[Entries with model source code]
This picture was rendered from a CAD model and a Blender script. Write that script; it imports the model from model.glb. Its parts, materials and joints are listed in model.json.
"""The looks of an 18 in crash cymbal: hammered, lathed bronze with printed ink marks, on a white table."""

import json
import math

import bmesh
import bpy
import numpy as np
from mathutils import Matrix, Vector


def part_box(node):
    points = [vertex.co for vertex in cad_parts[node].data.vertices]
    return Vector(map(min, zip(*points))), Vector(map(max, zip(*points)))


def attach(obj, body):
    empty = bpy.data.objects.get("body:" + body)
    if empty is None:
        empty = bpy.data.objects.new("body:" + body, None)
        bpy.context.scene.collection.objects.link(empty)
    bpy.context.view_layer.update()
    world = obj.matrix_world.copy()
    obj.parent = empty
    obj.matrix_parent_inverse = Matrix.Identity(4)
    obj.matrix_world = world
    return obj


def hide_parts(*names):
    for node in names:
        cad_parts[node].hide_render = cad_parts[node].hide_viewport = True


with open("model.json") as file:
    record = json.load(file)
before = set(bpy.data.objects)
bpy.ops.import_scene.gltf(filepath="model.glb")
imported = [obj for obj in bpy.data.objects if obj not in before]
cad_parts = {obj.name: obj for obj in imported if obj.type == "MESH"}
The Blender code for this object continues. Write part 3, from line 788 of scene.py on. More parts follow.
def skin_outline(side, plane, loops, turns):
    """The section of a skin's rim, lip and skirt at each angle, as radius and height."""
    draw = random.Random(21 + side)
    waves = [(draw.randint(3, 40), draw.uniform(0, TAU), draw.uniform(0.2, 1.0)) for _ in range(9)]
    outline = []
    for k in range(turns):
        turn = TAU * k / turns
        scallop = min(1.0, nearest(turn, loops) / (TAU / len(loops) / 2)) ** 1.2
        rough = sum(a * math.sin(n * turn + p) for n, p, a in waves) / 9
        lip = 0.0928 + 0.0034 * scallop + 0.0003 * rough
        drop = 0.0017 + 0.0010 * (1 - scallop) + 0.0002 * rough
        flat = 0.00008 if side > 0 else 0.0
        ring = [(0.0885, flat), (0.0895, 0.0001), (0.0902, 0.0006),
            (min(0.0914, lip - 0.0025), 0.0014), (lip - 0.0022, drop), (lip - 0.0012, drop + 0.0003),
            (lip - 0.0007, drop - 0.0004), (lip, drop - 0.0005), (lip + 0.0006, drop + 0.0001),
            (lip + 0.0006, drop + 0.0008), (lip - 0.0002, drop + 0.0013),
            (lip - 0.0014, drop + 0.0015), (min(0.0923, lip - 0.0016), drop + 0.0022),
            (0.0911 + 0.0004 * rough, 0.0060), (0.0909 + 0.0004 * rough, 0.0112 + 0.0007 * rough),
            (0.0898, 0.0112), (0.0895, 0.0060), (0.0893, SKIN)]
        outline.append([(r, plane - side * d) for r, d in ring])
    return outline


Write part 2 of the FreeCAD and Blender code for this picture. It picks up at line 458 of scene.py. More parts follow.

### REQUIREMENT
Copy all data exactly, start to finish.

### ANSWER BELOW
This picture was rendered from a CAD model and a Blender script. Write that script; it imports the model from model.glb. Its parts, materials and joints are listed in model.json.
"""The looks of an 18 in crash cymbal: hammered, lathed bronze with printed ink marks, on a white table."""

import json
import math

import bmesh
import bpy
import numpy as np
from mathutils import Matrix, Vector


def part_box(node):
    points = [vertex.co for vertex in cad_parts[node].data.vertices]
    return Vector(map(min, zip(*points))), Vector(map(max, zip(*points)))


def attach(obj, body):
    empty = bpy.data.objects.get("body:" + body)
    if empty is None:
        empty = bpy.data.objects.new("body:" + body, None)
        bpy.context.scene.collection.objects.link(empty)
    bpy.context.view_layer.update()
    world = obj.matrix_world.copy()
    obj.parent = empty
    obj.matrix_parent_inverse = Matrix.Identity(4)
    obj.matrix_world = world
    return obj


def hide_parts(*names):
    for node in names:
        cad_parts[node].hide_render = cad_parts[node].hide_viewport = True


with open("model.json") as file:
    record = json.load(file)
before = set(bpy.data.objects)
bpy.ops.import_scene.gltf(filepath="model.glb")
imported = [obj for obj in bpy.data.objects if obj not in before]
cad_parts = {obj.name: obj for obj in imported if obj.type == "MESH"}
The Blender code for this object continues. Write part 3, from line 788 of scene.py on. More parts follow.
def skin_outline(side, plane, loops, turns):
    """The section of a skin's rim, lip and skirt at each angle, as radius and height."""
    draw = random.Random(21 + side)
    waves = [(draw.randint(3, 40), draw.uniform(0, TAU), draw.uniform(0.2, 1.0)) for _ in range(9)]
    outline = []
    for k in range(turns):
        turn = TAU * k / turns
        scallop = min(1.0, nearest(turn, loops) / (TAU / len(loops) / 2)) ** 1.2
        rough = sum(a * math.sin(n * turn + p) for n, p, a in waves) / 9
        lip = 0.0928 + 0.0034 * scallop + 0.0003 * rough
        drop = 0.0017 + 0.0010 * (1 - scallop) + 0.0002 * rough
        flat = 0.00008 if side > 0 else 0.0
        ring = [(0.0885, flat), (0.0895, 0.0001), (0.0902, 0.0006),
            (min(0.0914, lip - 0.0025), 0.0014), (lip - 0.0022, drop), (lip - 0.0012, drop + 0.0003),
            (lip - 0.0007, drop - 0.0004), (lip, drop - 0.0005), (lip + 0.0006, drop + 0.0001),
            (lip + 0.0006, drop + 0.0008), (lip - 0.0002, drop + 0.0013),
            (lip - 0.0014, drop + 0.0015), (min(0.0923, lip - 0.0016), drop + 0.0022),
            (0.0911 + 0.0004 * rough, 0.0060), (0.0909 + 0.0004 * rough, 0.0112 + 0.0007 * rough),
            (0.0898, 0.0112), (0.0895, 0.0060), (0.0893, SKIN)]
        outline.append([(r, plane - side * d) for r, d in ring])
    return outline


Write part 2 of the FreeCAD and Blender code for this picture. It picks up at line 458 of scene.py. More parts follow.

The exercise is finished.